▶ What is needed
List each line of the data that holds the string "this".

▶ Provided data
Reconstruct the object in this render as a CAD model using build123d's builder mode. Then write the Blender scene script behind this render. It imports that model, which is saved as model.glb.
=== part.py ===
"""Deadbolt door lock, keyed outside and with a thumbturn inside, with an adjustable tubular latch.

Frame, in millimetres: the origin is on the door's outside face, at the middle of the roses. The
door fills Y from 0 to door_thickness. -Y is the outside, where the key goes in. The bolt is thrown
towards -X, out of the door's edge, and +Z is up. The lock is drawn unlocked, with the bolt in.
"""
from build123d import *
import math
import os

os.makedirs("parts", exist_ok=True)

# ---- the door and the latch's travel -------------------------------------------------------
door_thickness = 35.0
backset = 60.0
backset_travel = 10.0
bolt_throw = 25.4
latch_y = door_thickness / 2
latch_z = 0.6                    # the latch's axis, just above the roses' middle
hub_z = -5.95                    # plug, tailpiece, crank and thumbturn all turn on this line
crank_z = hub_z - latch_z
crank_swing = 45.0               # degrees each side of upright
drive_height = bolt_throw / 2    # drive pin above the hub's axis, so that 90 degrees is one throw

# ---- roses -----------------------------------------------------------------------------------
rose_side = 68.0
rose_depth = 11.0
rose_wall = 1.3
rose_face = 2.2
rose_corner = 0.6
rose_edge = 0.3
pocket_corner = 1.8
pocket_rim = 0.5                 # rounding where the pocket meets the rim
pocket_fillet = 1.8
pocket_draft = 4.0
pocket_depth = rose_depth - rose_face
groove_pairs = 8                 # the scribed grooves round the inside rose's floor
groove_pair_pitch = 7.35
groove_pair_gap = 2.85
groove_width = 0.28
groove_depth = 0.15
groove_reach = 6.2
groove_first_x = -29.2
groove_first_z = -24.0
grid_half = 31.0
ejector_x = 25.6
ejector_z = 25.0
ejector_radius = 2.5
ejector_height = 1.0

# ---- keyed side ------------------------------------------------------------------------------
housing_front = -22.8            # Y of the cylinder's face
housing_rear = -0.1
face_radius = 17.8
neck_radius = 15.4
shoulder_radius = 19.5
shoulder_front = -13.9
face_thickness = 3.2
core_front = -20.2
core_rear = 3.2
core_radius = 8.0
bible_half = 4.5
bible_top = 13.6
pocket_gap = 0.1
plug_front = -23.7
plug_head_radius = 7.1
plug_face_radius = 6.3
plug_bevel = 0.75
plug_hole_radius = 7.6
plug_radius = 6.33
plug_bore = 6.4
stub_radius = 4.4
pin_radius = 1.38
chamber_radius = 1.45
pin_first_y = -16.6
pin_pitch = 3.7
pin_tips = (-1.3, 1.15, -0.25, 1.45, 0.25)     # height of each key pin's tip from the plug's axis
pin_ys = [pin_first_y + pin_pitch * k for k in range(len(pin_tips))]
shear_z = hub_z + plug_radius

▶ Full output
Reconstruct the object in this render as a CAD model using build123d's builder mode. Then write the Blender scene script behind this render. It imports that model, which is saved as model.glb.
hub_z = -5.95                    # plug, tailpiece, crank and thumbturn all turn on this line